• Problem to solve:
Will you return, word for word, only the lines from the top of the data below down to and including the one with "bead_bulge = 5.0"?

• Data shown:
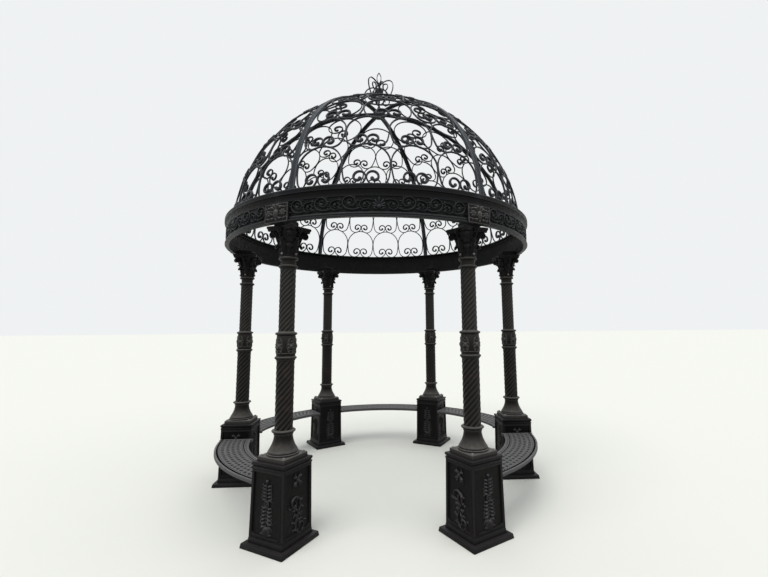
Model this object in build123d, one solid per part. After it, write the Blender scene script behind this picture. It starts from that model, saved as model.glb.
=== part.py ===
from build123d import *
import os
from math import asin, atan, ceil, cos, degrees, radians, sin, sqrt

os.makedirs("parts", exist_ok=True)

# Driving dimensions, millimetres. Origin at the centre of the column circle, on the ground; +Z is up and the
# open entrance bay faces -Y. Heights are stacked: each piece stands on the one below it. Angles are in degrees.

column_names = {
    "right": 0,
    "back_right": 60,
    "back_left": 120,
    "left": 180,
    "front_left": 240,
    "front_right": 300,
}
bay_names = {
    "right_back": 30,
    "back": 90,
    "left_back": 150,
    "left_front": 210,
    "front": 270,
    "right_front": 330,
}
seat_bays = ["right_back", "back", "left_back", "left_front", "right_front"]
column_circle = 1500.0
bay_half_angle = 30.0
fit_gap = 0.3

# pedestal
plate_half = 208.0
plate_height = 35.0
plate_bevel = 9.0
step_half = 168.0
step_height = 35.0
step_bevel = 6.0
box_foot_half = 162.0
box_top_half = 156.0
box_height = 492.0
cornice_half = 163.0
cornice_height = 43.0
cornice_lip = 22.0
panel_side_margin = 26.0
panel_end_margin = 30.0
panel_recess = 7.0
panel_corner = 34.0

# column, from its square foot plate upwards
foot_half = 135.0
foot_height = 35.0
foot_bevel = 8.0
bolt_radius = 13.0
bolt_height = 9.0
bolt_inset = 22.0
bell_radius = 118.0
bell_ring_height = 26.0
bell_neck_radius = 72.0
bell_height = 114.0
bell_flare = 1.8
bell_steps = 8
neck_ring_radius = 88.0
neck_ring_height = 42.0
lower_shaft_radius = 70.0
lower_shaft_height = 530.0
collar_radius = 82.0
collar_height = 32.0
band_radius = 75.0
band_height = 162.0
upper_shaft_radius = 63.0
upper_shaft_height = 510.0
top_collar_radius = 73.0
neck_band_radius = 63.0
neck_band_height = 40.0
bead_bulge = 5.0

# capital
leaf_base_radius = 70.0
leaf_lip = 3.0
leaf_lip_up = 12.0
leaf_waist_radius = 76.0
leaf_waist_up = 65.0
leaf_top_radius = 112.0
leaf_height = 206.0
leaf_flare = 1.5
leaf_steps = 5
abacus_half = 128.0
abacus_height = 40.0
abacus_hollow = 16.0
abacus_hollow_share = 0.75
volute_out = 134.0
volute_drop = 24.0
volute_radius = 28.0
volute_width = 40.0
volute_curl_width = 50.0
volute_root_up = 60.0
volute_arm_inset = 10.0
volute_arm_drop = 30.0
volute_bite = 6.0
block_half = 52.0
block_height = 5.0
block_setback = 49.0
bearing_plate_half = 50.0
bearing_plate_inset = 52.0
bearing_plate_height = 4.0
beam_stop_height = 45.0

# ring beam
beam_shelf_offset = 56.0
beam_shelf_height = 14.0
beam_offset = 112.0
beam_wall = 24.0
flange_proud = 20.0
flange_height = 14.0
moulding_proud = 12.0
moulding_height = 26.0
frieze_height = 125.0
cove_height = 52.0
cove_middle_out = 7.0
cove_middle_down = 15.0
lip_proud = 30.0
lip_height = 43.0
plaque_proud = 23.0
plaque_half = 125.0
plaque_top_gap = 6.0

# seats
seat_inner = 1350.0
seat_outer = 1660.0
seat_top = 463.0
seat_thickness = 24.0
seat_band = 42.0
seat_slots = 20
seat_slat = 27.0
slat_stagger = 0.25
apron_height = 14.0
apron_thickness = 12.0

# rows of slots in a seat, as many as fit between its two bands: how far their middle lies out from the seat's
# inner edge, width
slot_rows = [
    (97.0, 24.0),
    (142.0, 24.0),
    (187.0, 24.0),
    (233.0, 24.0),
    (262.0, 9.0),
]

# dome
dome_inset = 54.0
dome_sink = 117.0
rib_depth = 30.0
rib_width = 58.0
dome_turn = 3.5
bar_inset = 9.0
bar_depth = 16.0
bar_width = 9.0
arch_step = 30.0
lobe_step = 40.0
coil_step = 66.0

# tiers of scroll cells in a panel: cells side by side, latitude of their middle, sweep of a cell's side
panel_tiers = [
    (4, 11.4, 12.7),
    (4, 24.6, 12.4),
    (3, 36.7, 17.2),
    (3, 49.4, 14.6),
    (2, 60.8, 13.4),
    (1, 71.8, 24.0),
]
side_squeeze = 0.075
lobe_clear = 0.008
lobe_rise = 76.0
coil_ratio = 0.53
coil_sweep = 195.0
side_bite = 1.0
bar_bite = 0.08
hub_radius = 80.0
hub_below = 8.0
boss_radius = 46.0
boss_height = 22.0

# finial: tall and low loops of flat bar by turns round a stem, with a narrow loop on top
stem_radius = 10.0
stem_collar_radius = 30.0
stem_collar_height = 20.0
finial_height = 520.0
finial_turn = -15.0
loops_of_a_kind = 3
loop_bar = 7.0
loop_width = 14.0
tall_loop_half_width = 86.0
tall_loop_half_height = 130.0
tall_loop_up = 285.0
low_loop_half_width = 88.0
low_loop_half_height = 106.0
low_loop_up = 240.0
small_loop_half_width = 34.0
small_loop_half_height = 52.0
small_loop_up = 215.0
top_loop_half_width = 22.0
top_loop_half_height = 86.0
loop_root = 6.0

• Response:
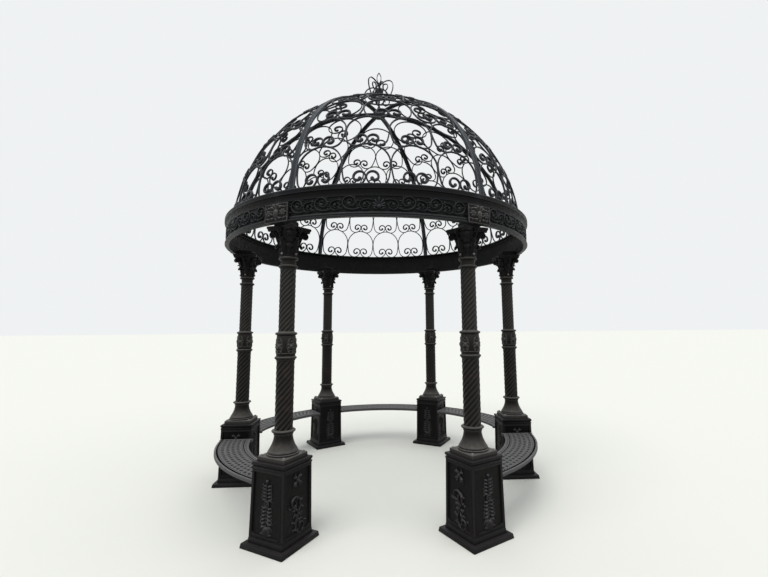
Model this object in build123d, one solid per part. After it, write the Blender scene script behind this picture. It starts from that model, saved as model.glb.
=== part.py ===
from build123d import *
import os
from math import asin, atan, ceil, cos, degrees, radians, sin, sqrt

os.makedirs("parts", exist_ok=True)

# Driving dimensions, millimetres. Origin at the centre of the column circle, on the ground; +Z is up and the
# open entrance bay faces -Y. Heights are stacked: each piece stands on the one below it. Angles are in degrees.

column_names = {
    "right": 0,
    "back_right": 60,
    "back_left": 120,
    "left": 180,
    "front_left": 240,
    "front_right": 300,
}
bay_names = {
    "right_back": 30,
    "back": 90,
    "left_back": 150,
    "left_front": 210,
    "front": 270,
    "right_front": 330,
}
seat_bays = ["right_back", "back", "left_back", "left_front", "right_front"]
column_circle = 1500.0
bay_half_angle = 30.0
fit_gap = 0.3

# pedestal
plate_half = 208.0
plate_height = 35.0
plate_bevel = 9.0
step_half = 168.0
step_height = 35.0
step_bevel = 6.0
box_foot_half = 162.0
box_top_half = 156.0
box_height = 492.0
cornice_half = 163.0
cornice_height = 43.0
cornice_lip = 22.0
panel_side_margin = 26.0
panel_end_margin = 30.0
panel_recess = 7.0
panel_corner = 34.0

# column, from its square foot plate upwards
foot_half = 135.0
foot_height = 35.0
foot_bevel = 8.0
bolt_radius = 13.0
bolt_height = 9.0
bolt_inset = 22.0
bell_radius = 118.0
bell_ring_height = 26.0
bell_neck_radius = 72.0
bell_height = 114.0
bell_flare = 1.8
bell_steps = 8
neck_ring_radius = 88.0
neck_ring_height = 42.0
lower_shaft_radius = 70.0
lower_shaft_height = 530.0
collar_radius = 82.0
collar_height = 32.0
band_radius = 75.0
band_height = 162.0
upper_shaft_radius = 63.0
upper_shaft_height = 510.0
top_collar_radius = 73.0
neck_band_radius = 63.0
neck_band_height = 40.0
bead_bulge = 5.0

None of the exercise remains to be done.